GOAL: Extract the lines between the ones holding "Turn this picture of an object into a three.js" and "import Module from 'manifold-3d';", inclusive, exactly as written and nothing more.

DATA PROVIDED:
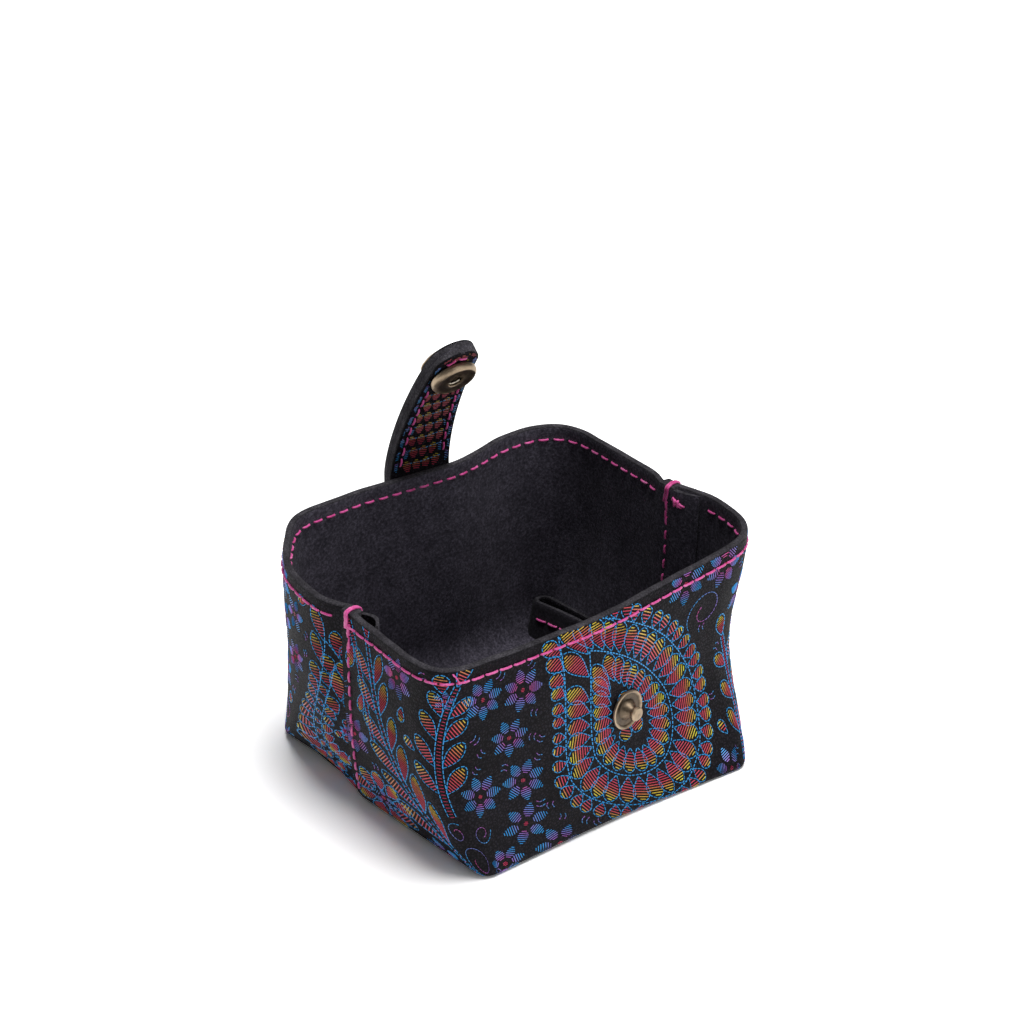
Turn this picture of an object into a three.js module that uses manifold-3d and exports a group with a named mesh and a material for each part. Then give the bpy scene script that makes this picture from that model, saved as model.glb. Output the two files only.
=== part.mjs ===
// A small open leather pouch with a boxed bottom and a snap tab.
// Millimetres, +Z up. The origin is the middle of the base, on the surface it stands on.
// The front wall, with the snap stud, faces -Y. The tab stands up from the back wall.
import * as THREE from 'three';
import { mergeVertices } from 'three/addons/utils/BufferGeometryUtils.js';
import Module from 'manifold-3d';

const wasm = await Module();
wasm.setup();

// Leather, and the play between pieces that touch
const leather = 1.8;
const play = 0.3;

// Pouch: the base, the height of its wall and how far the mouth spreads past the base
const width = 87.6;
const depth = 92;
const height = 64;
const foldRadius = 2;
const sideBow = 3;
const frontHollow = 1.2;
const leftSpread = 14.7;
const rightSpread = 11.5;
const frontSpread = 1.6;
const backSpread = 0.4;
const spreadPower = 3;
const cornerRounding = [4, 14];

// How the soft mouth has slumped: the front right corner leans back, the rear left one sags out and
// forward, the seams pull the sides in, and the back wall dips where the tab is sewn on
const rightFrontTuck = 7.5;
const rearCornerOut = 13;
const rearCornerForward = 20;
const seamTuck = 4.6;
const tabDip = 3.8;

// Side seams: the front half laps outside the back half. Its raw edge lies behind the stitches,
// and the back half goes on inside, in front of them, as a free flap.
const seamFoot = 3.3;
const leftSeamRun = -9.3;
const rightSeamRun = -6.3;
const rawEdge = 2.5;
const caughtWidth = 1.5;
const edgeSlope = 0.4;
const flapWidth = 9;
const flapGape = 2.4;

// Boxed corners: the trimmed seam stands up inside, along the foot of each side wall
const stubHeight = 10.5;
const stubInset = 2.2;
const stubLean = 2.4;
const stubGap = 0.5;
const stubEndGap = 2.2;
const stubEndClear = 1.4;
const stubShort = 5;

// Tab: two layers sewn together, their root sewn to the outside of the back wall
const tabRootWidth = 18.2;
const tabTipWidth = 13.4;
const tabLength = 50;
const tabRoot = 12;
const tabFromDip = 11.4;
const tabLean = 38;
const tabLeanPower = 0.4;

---

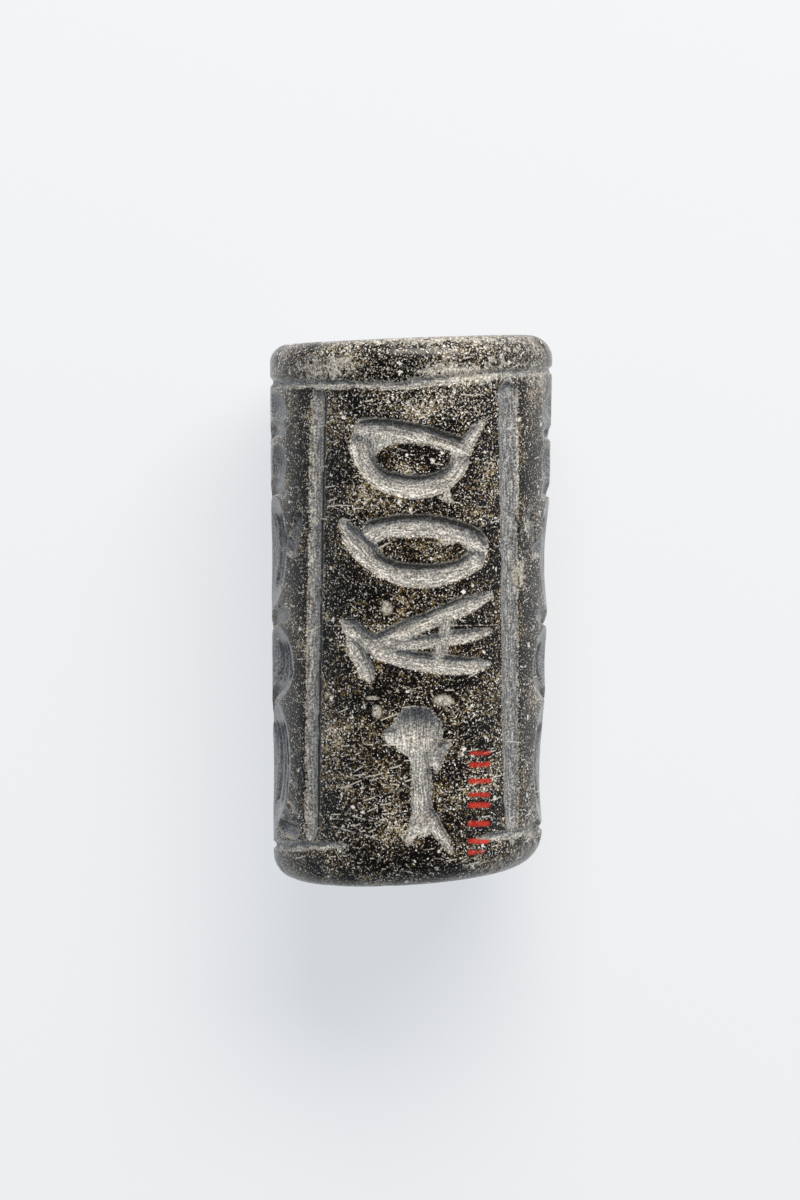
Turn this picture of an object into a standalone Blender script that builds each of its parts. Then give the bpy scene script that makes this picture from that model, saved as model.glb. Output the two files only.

OUTPUT OF THE EXERCISE:
Turn this picture of an object into a three.js module that uses manifold-3d and exports a group with a named mesh and a material for each part. Then give the bpy scene script that makes this picture from that model, saved as model.glb. Output the two files only.
=== part.mjs ===
// A small open leather pouch with a boxed bottom and a snap tab.
// Millimetres, +Z up. The origin is the middle of the base, on the surface it stands on.
// The front wall, with the snap stud, faces -Y. The tab stands up from the back wall.
import * as THREE from 'three';
import { mergeVertices } from 'three/addons/utils/BufferGeometryUtils.js';
import Module from 'manifold-3d';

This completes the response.